Sprawa Leonowa powróciła w czasie ostatniej sesji rady miasta. O jej losy pytała, nie po raz pierwszy zresztą, radna Bożena Jagiełło. Burmistrz Tadeusz Górski wyjaśnił, że do urzędu zgłosiło się już kolejne stowarzyszenie, które byłoby zainteresowane utworzeniem z obiekcie dziennego domu pobytu dla seniorów. Placówka miałaby świadczyć nie tylko usługi opiekuńcze, ale i rehabilitacyjne.
- Te rozmowy trwają, ale w tej chwili nie otrzymaliśmy jeszcze ze strony tych zainteresowanych podmiotów żadnych wiążących deklaracji. Wciąż otrzymujemy zapewnienia o tym, że są zainteresowane, ale brak jest decyzji – wyjaśniał w czasie ostatnich obrad burmistrz Górski.
Nadmienił też, że jeśli istotnie obie organizacje dojdą do wspólnego wniosku, że chcą współpracować i zadbać o seniorów, to mogą liczyć na pełne wsparcie samorządowców.
- W tej chwili nie jest jeszcze pewne, w jaki sposób odstąpimy im ten budynek. Może to być forma użyczenia lub wynajmu. Ale też nie wykluczamy sprzedaży tego budynku na konkretny cel. Są programy, które umożliwiają pozyskanie na taki cel konkretnego dofinansowania – zaznaczył, odpowiadając na pytanie radnej, Górski.
Radna usiłowała uzyskać konkretne informacje na temat tego, z jakimi kosztami musiałby się liczyć senior, który chciały skorzystać z możliwości przyszłej placówki.
- Pani radna, sądzę, że w tej chwili nie da się jednoznacznie odpowiedzieć na to pytanie. Należy też brać pod uwagę koszty związane z doprowadzeniem budynku do przyzwoitego stanu. Obiekt oglądał już projektant i szacuje, że na początek należałoby przeznaczyć ok. 1 mln zł. Więc nie mówmy na razie o pieniądzach.
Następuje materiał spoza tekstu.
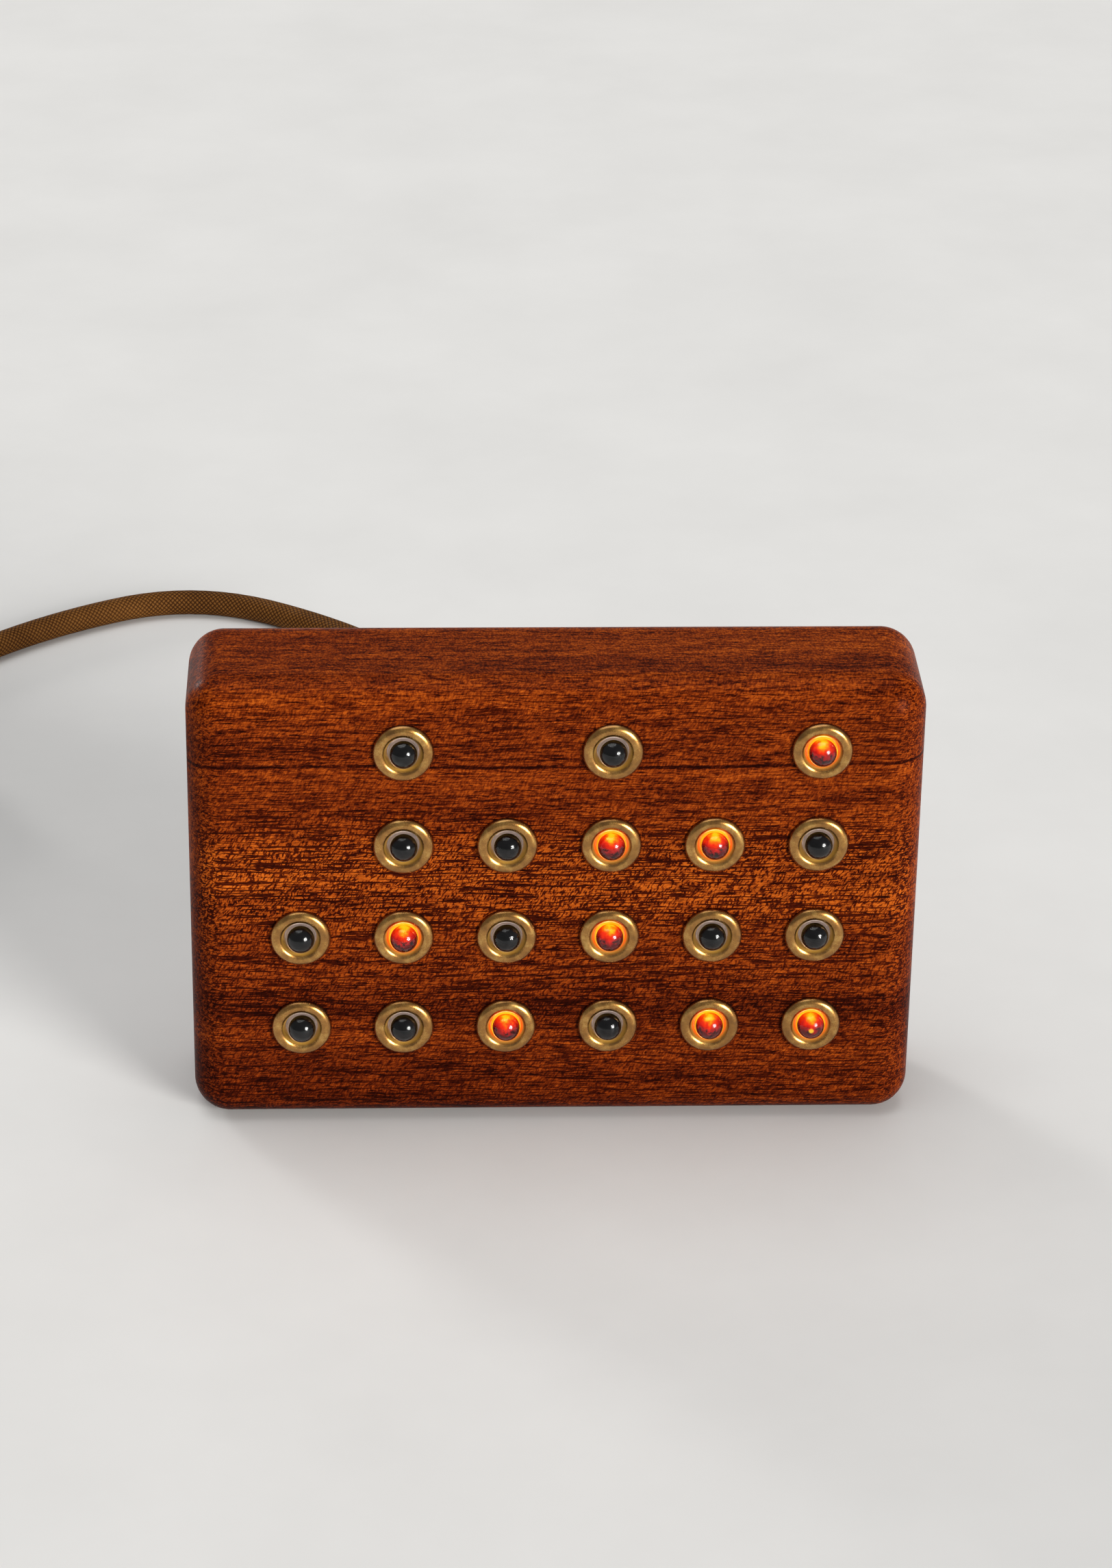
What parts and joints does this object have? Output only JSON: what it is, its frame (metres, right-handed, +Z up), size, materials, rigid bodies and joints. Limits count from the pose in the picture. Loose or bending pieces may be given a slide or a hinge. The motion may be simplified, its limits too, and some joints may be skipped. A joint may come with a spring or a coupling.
{
  "type": "binary clock",
  "caption": "Free-standing wooden block clock with clear LEDs in domed brass eyelets on its front, two set buttons in its back panel and a braided low-voltage cord with a plug.",
  "frame": {"origin": "middle of the base, on the surface the clock stands on", "axes": "+Z up, the front face with the LEDs looks along -Y, +X to the right seen from the front"},
  "size_m": [0.2534, 0.2097, 0.081],
  "materials": {
    "block_wood": "satin oil",
    "panel_wood": "satin oil",
    "brass": "satin, fine scratches",
    "led_epoxy": "water clear",
    "tinned_copper": "tinned",
    "board": "solder resist",
    "screw_steel": "zinc plated",
    "screw_brass": "satin",
    "chip_moulding": "moulded epoxy",
    "can_metal": "drawn can",
    "switch_plastic": "moulded",
    "button_plastic": "fine satin",
    "terminal_plastic": "moulded",
    "wire_insulation": "extruded",
    "grommet_rubber": "moulded",
    "cord_braid": "braided",
    "tie_strap": "woven",
    "plug_plastic": "moulded",
    "plug_metal": "nickel plated",
    "plug_tongue": "moulded",
    "contact_gold": "gold plated"
  },
  "bodies": {
    "clock": {"wood_body": "block_wood", "back_panel": "panel_wood", "brass_eyelets": "brass", "leds": "led_epoxy", "led_leads": "tinned_copper", "circuit_board": "board", "board_screws": "screw_steel", "panel_screws": "screw_brass", "microcontroller": "chip_moulding", "clock_chip": "chip_moulding", "digit_driver": "chip_moulding", "controller_socket": "chip_moulding", "resistor_network": "chip_moulding", "supply_capacitor": "chip_moulding", "backup_cell": "can_metal", "clock_crystal": "can_metal", "hour_switch": "switch_plastic", "minute_switch": "switch_plastic", "cell_holder": "switch_plastic", "terminal_block": "terminal_plastic", "supply_wires": "wire_insulation", "cord_grommet": "grommet_rubber", "cord_tube": "cord_braid", "cord_coil": "cord_braid", "cord_tie": "tie_strap", "plug_grip": "plug_plastic", "plug_shell": "plug_metal", "plug_insulator": "plug_tongue", "plug_contacts": "contact_gold"},
    "hour_button": {"hour_button": "button_plastic"},
    "minute_button": {"minute_button": "button_plastic"}
  },
  "joints": [
    {"name": "hour_press", "type": "slide", "parent": "clock", "child": "hour_button", "axis": [0, -1, 0], "range_m": [0, 0.0005], "stiffness_N_per_m": 3000},
    {"name": "minute_press", "type": "slide", "parent": "clock", "child": "minute_button", "axis": [0, -1, 0], "range_m": [0, 0.0005], "stiffness_N_per_m": 3000}
  ]
}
Chodzi przede wszystkim o to, aby obiekt ocalał i mógł zostać wykorzystany na pożyteczne dla nas, jako lokalnej społeczności, cele – uzupełnił z kolei zastępca burmistrza Mirosław Kość.
Jego zdaniem możliwe jest pozyskanie środków zewnętrznych, ale należałoby spełnić wcześniej kilka niezbędnych warunków.
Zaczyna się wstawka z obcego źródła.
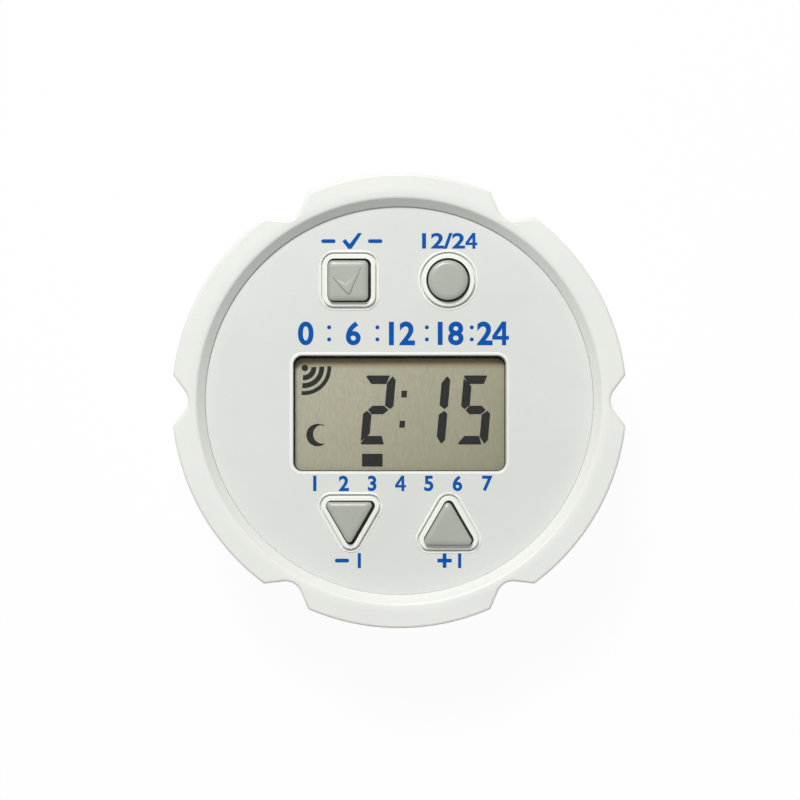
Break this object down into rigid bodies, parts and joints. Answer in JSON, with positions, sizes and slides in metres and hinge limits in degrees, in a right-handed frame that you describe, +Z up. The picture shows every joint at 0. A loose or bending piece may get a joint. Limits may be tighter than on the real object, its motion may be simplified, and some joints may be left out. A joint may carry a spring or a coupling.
{
  "type": "timer bottle cap",
  "caption": "Round scalloped screw cap for a medicine bottle with an inset face that carries a small clock display and sprung keys.",
  "frame": {"origin": "centre of the skirt's foot, on the surface that the cap stands on", "axes": "+Z up out of the face along the cap's axis, +Y towards the top edge of the display, +X to its right"},
  "size_m": [0.0596, 0.06, 0.025],
  "materials": {
    "shell_white": "satin moulded white plastic",
    "face_pale": "satin pale plastic with blue printed marks",
    "clear_lens": "clear acrylic window",
    "display_film": "greenish grey display film",
    "display_glass": "display glass",
    "silver_film": "silver backing film",
    "holder_white": "plain white moulding",
    "strip_rubber": "layered contact rubber",
    "board_green": "green solder mask",
    "chip_resin": "black potting resin",
    "steel": "bright steel",
    "ceramic": "tan ceramic",
    "key_grey": "soft grey moulded keys",
    "plunger_grey": "grey moulded plastic",
    "dome_rubber": "translucent silicone",
    "carbon": "carbon-loaded rubber",
    "brass": "thin brass",
    "red_wire": "red insulation",
    "black_wire": "black insulation",
    "foam_white": "closed-cell white foam",
    "black_rubber": "black rubber"
  },
  "bodies": {
    "cap": {"cap_shell": "shell_white", "face_plate": "face_pale", "display_lens": "clear_lens", "lcd_front_polariser": "display_film", "lcd_glass": "display_glass", "lcd_reflector": "silver_film", "lcd_holder": "holder_white", "zebra_strip_upper": "strip_rubber", "zebra_strip_lower": "strip_rubber", "circuit_board": "board_green", "controller_chip": "chip_resin", "timing_crystal": "steel", "coin_cell": "steel", "negative_contact": "steel", "positive_contact": "steel", "plunger_spring": "steel", "buzzer_disc": "brass", "buzzer_lead_red": "red_wire", "buzzer_lead_black": "black_wire", "seal_liner": "foam_white", "check_dome": "dome_rubber", "mode_dome": "dome_rubber", "down_dome": "dome_rubber", "up_dome": "dome_rubber", "chip_capacitor_1": "ceramic", "chip_capacitor_2": "ceramic", "chip_capacitor_3": "ceramic", "board_screw_1": "steel", "case_screw_1": "steel", "board_screw_2": "steel", "case_screw_2": "steel", "board_screw_3": "steel", "case_screw_3": "steel", "board_screw_4": "steel", "case_screw_4": "steel"},
    "plunger": {"opening_plunger": "plunger_grey", "plunger_contact_pill": "carbon"},
    "battery_door": {"battery_cover": "shell_white", "cover_seal": "black_rubber"},
    "check_key": {"check_button": "key_grey", "check_contact_pill": "carbon"},
    "mode_key": {"mode_button": "key_grey", "mode_contact_pill": "carbon"},
    "down_key": {"down_button": "key_grey", "down_contact_pill": "carbon"},
    "up_key": {"up_button": "key_grey", "up_contact_pill": "carbon"}
  },
  "joints": [
    {"name": "check_press", "type": "slide", "parent": "cap", "child": "check_key", "axis": [0, 0, -1], "range_m": [0, 0.0008], "stiffness_N_per_m": 300, "springref_m": -0.001, "deforming": ["check_dome"]},
    {"name": "mode_press", "type": "slide", "parent": "cap", "child": "mode_key", "axis": [0, 0, -1], "range_m": [0, 0.0008], "stiffness_N_per_m": 300, "springref_m": -0.001, "deforming": ["mode_dome"]},
    {"name": "down_press", "type": "slide", "parent": "cap", "child": "down_key", "axis": [0, 0, -1], "range_m": [0, 0.0008], "stiffness_N_per_m": 300, "springref_m": -0.001, "deforming": ["down_dome"]},
    {"name": "up_press", "type": "slide", "parent": "cap", "child": "up_key", "axis": [0, 0, -1], "range_m": [0, 0.0008], "stiffness_N_per_m": 300, "springref_m": -0.001, "deforming": ["up_dome"]},
    {"name": "plunger_slide", "type": "slide", "parent": "cap", "child": "plunger", "axis": [0, 0, 1], "range_m": [0, 0.0013], "stiffness_N_per_m": 200, "springref_m": -0.001, "deforming": ["plunger_spring"]},
    {"name": "battery_door_turn", "type": "hinge", "parent": "cap", "child": "battery_door", "pos_m": [0, 0, 0.0115], "axis": [0, 0, -1], "range_deg": [0, 60]}
  ]
}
- Takie środki można zdobyć np. z Krajowego Planu Odbudowy, ale konieczne jest zredukowanie energochłonności budynku o 30%. Te dwa stowarzyszenia nie weszły jeszcze ze sobą we współpracę, ale deklarują, że mogą połączyć siły i wyremontować cały budynek – podkreślił Kość.
Władze liczą na to, że znajdą się chętni, którzy zechcą skorzystać z usług przyszłego (o ile powstanie) ośrodka. A najważniejsze, na tym etapie, wydaje się to, aby obiekt po prostu nie niszczał.
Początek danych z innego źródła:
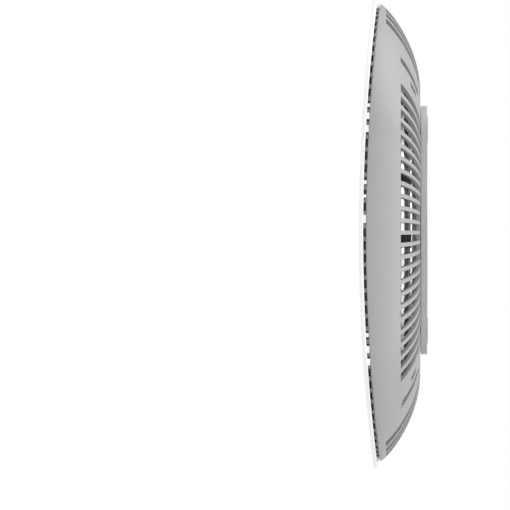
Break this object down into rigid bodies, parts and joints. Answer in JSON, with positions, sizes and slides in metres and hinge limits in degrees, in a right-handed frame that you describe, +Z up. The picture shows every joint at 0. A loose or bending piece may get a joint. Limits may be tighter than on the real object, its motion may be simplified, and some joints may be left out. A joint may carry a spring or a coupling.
{
  "type": "mesh wifi node",
  "caption": "Flat square mesh wifi node: arched white cover floating over a vented grey shell with radial cooling slots, on a round twist-lock wall bracket.",
  "frame": {"origin": "centre of the wall bracket's back face, on the wall plane", "axes": "+X points out of the wall bracket's back, towards the wall; the front cover faces -X; +Z is up along the unit's top edge; the port side faces +Y"},
  "size_m": [0.0293, 0.2018, 0.2018],
  "materials": {
    "cover_white": "satin white moulded cover",
    "shell_grey": "fine textured light grey moulding",
    "dark_plastic": "black moulded plastic",
    "foot_plastic": "textured mid grey moulding",
    "foot_rubber": "soft dark rubber",
    "zinc_steel": "zinc plated sheet steel",
    "aluminium_sheet": "bright rolled sheet",
    "aerial_metal": "stamped metal tab",
    "tinned_sheet": "tin plated sheet",
    "circuit_board": "black solder mask",
    "thermal_silicone": "soft blue grey gap filler",
    "clear_acrylic": "clear moulded light guide",
    "control_plastic": "smooth grey control caps",
    "tact_plastic": "switch body",
    "label_film": "plain film, no print"
  },
  "bodies": {
    "bracket": {"wall_bracket": "zinc_steel"},
    "housing": {"front_cover": "cover_white", "rear_shell": "shell_grey", "vent_ring": "dark_plastic", "chassis": "dark_plastic", "port_tray": "dark_plastic", "switch_housing": "dark_plastic", "dc_jack": "dark_plastic", "foot_frame": "foot_plastic", "foot_pad_1": "foot_rubber", "foot_pad_2": "foot_rubber", "foot_pad_3": "foot_rubber", "foot_pad_4": "foot_rubber", "edge_damper_1": "foot_rubber", "edge_damper_2": "foot_rubber", "shell_screw_1": "zinc_steel", "shell_screw_2": "zinc_steel", "shell_screw_3": "zinc_steel", "shell_screw_4": "zinc_steel", "heat_spreader": "aluminium_sheet", "antenna_1": "aerial_metal", "antenna_2": "aerial_metal", "antenna_3": "aerial_metal", "antenna_4": "aerial_metal", "antenna_5": "aerial_metal", "antenna_6": "aerial_metal", "rear_shield": "tinned_sheet", "soc_can": "tinned_sheet", "radio_can_low": "tinned_sheet", "radio_can_high": "tinned_sheet", "lan_jack_1": "tinned_sheet", "lan_jack_2": "tinned_sheet", "main_pcb": "circuit_board", "thermal_pad": "thermal_silicone", "light_pipe": "clear_acrylic", "pair_tact": "tact_plastic", "reset_tact": "tact_plastic", "label_plate": "label_film"},
    "power_rocker": {"power_rocker": "control_plastic"},
    "pair_button": {"pair_button": "control_plastic"},
    "reset_button": {"reset_button": "control_plastic"}
  },
  "joints": [
    {"name": "bracket_twist", "type": "hinge", "parent": "bracket", "child": "housing", "pos_m": [0, 0, 0], "axis": [1, 0, 0], "range_deg": [0, 40]},
    {"name": "power_rocker_tilt", "type": "hinge", "parent": "housing", "child": "power_rocker", "pos_m": [-0.0182, 0.078, -0.0205], "axis": [-1, 0, 0], "range_deg": [0, 16]},
    {"name": "pair_button_press", "type": "slide", "parent": "housing", "child": "pair_button", "axis": [0, -1, 0], "range_m": [0, 0.0008], "stiffness_N_per_m": 900},
    {"name": "reset_button_press", "type": "slide", "parent": "housing", "child": "reset_button", "axis": [0, -1, 0], "range_m": [0, 0.0005], "stiffness_N_per_m": 900}
  ]
}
- Pytania o to, kto i ile na tym zarobi, wydają mi się trochę niestosowne. Wysokość zarobków zależy od stopnia zaangażowania. Takie pytania mieszkańców mogą tylko odstraszyć potencjalnych inwestorów – zauważył zastępca burmistrza.
Władze przypomniały też o tym, że ostateczną decyzję w sprawie szkoły, która stanowi w istocie część mienia komunalnego gminy, podejmie rada gminy.